The annual investment report findings from the International Energy Agency (IEA) depict a resounding vote of market confidence in solar. It is now not only the fastest growing renewable, but is also cheaper and far less (up to 20 times) carbon intensive to produce than its fossil alternatives.

However, this rapid expansion comes with warnings about some of solar’s own technological imperfections, namely e-waste.

In short, between 2000 and 2050, we will have made, used, and at some point need to dispose of many, many solar panels.

Currently, the materials in a solar panel are considered ‘difficult’ to recycle. The aluminium frames, low quality laminate glass, and interwoven fragments of precious metals make for complicated, though far from impossible, material recovery.

So great is the predicted use of solar, some have branded e-waste from discarded panels a new and impending “eco-disaster”. Indeed, it is certainly a challenge. Yet in solving it, we are offered an unrivalled opportunity to build a truly circular economy, on an immense scale.

How? Well let’s understand our situation a little better…

The same BBC article from which that fearful headline originates also highlights that it is not for our lack of recycling capability — the first dedicated PV recycling plant is due to open this month in France with a proposed 99% material recovery rate — but rather our lack of recycling capacity which prevents us from handling the massive volumes of panels our future will demand.

To put this into perspective, the French plant can only recycle 4000 tonnes per year; by 2030, we will likely have over 2 million tonnes of panel waste.

This is altogether a different issue, and one not born solely of our technologies, but notably of our governments and energy industries. They have neglected to invest resources or research into the infrastructure of material recovery and regeneration, and in doing so, we are depriving ourselves of the chance to build our global energy system into a self sustaining circular economy, from which, the health of our societies and our natural world can thrive.

For me, this is the true attention-grabbing headline of our energy transition — we have witnessed the mistakes of our past, known the trajectory of our future (for some time now), and yet again, we are woefully behind in preparing fundamental renewables infrastructure.

So what? It’s just one article with one, perhaps mis-judged, headline.

Whilst writing this piece, several recent and rather heated conversations with colleagues stick in my mind.

Like me, many of them are rightfully questioning how we intend to deliver on our decarbonisation goals, and this week some even wielded the ‘eco-disaster’ headlines in strident opposition to my optimism.

For them, the existence and publicity of just this one story has undone years of trust-building in renewables and resurfaced a fossil-fueled rhetoric of doubt and despair.

This is the damage a single sentence when used out of perspective is capable of.
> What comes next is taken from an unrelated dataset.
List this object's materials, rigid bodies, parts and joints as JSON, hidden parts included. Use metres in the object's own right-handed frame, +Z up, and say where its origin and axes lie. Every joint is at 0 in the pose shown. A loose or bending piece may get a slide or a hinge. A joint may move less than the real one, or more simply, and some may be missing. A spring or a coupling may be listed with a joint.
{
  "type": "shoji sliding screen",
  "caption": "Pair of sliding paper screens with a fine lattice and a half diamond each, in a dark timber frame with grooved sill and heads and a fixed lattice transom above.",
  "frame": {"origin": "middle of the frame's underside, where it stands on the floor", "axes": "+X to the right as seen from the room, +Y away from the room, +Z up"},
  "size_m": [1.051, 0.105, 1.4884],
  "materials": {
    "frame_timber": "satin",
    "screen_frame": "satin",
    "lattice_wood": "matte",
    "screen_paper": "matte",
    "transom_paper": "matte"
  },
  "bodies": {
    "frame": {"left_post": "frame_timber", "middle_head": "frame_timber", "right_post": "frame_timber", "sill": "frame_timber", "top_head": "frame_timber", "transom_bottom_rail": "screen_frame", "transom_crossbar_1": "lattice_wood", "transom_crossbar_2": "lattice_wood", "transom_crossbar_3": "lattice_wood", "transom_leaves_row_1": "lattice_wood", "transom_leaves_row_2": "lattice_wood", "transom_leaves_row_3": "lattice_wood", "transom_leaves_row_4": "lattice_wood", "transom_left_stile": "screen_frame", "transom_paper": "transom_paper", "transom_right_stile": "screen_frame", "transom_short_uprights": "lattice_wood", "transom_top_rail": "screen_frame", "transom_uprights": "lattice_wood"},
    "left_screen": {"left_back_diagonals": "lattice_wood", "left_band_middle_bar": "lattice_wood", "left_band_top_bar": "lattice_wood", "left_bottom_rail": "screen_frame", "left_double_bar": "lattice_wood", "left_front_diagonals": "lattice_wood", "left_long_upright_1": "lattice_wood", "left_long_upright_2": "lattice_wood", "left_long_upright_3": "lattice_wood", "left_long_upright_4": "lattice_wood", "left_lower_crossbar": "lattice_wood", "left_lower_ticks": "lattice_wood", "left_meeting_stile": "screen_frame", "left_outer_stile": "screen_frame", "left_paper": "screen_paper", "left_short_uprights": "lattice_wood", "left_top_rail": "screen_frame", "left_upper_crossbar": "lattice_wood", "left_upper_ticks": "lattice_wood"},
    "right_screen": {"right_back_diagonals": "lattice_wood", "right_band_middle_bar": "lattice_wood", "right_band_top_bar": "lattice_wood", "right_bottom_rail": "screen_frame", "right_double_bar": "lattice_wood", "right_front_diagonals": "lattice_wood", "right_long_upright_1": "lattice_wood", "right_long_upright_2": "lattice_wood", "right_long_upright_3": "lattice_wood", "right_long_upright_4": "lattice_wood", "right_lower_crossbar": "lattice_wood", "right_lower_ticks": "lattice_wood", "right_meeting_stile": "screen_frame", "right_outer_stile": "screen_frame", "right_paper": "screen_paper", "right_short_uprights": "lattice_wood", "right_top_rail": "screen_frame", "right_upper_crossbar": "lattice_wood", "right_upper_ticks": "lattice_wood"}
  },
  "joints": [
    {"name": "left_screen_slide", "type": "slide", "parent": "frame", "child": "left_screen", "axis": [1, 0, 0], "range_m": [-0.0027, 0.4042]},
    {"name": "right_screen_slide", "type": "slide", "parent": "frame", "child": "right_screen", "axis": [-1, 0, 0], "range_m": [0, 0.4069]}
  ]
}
The perspectives from which we ponder our future have never mattered more, especially when peoples’ very belief in our ability to change hangs by an oil-soaked thread.

Amongst these doubts however, I do remain optimistic. My colleagues rarely pay much notice of the advancements in ‘green tech’, let alone share their thoughts on them with me without prompt. Yet this topic struck some level of personal stake for them — they want renewables to succeed.

That is a valuable feeling that all of us who wish to see a future on this beautiful planet must latch on to, and a feeling our media must nurture.

Framed differently, our solar energy landscape can tell a far more empowering story:

The world is rapidly agreeing that fossil fuels must remain in our past, and our focus has to now be on overcoming the challenges of a renewable future.

We know we have been inexcusably slow in preparing for a material-based energy sector.

However, as our investment in solar and wind grows, so too do the economic and efficiency opportunities to create cheap energy within a circular system, a system which designs materials to be recycled and reused in a continuous cycle and eases our burden on Earth’s finite resources.

What is required now is the same industrious ambition that has always enabled us to thrive on this planet, i.e. we need more French solar panel recycling plants, and we need them quickly.

Every sum of time, money, and messaging we retain for the oil, coal, and gas world of today to pine for a perfect alternative is nothing but squandered progress in slowing planetary warming.

After all, there is one cost we cannot afford to pay. The loss of our uniquely survivable home.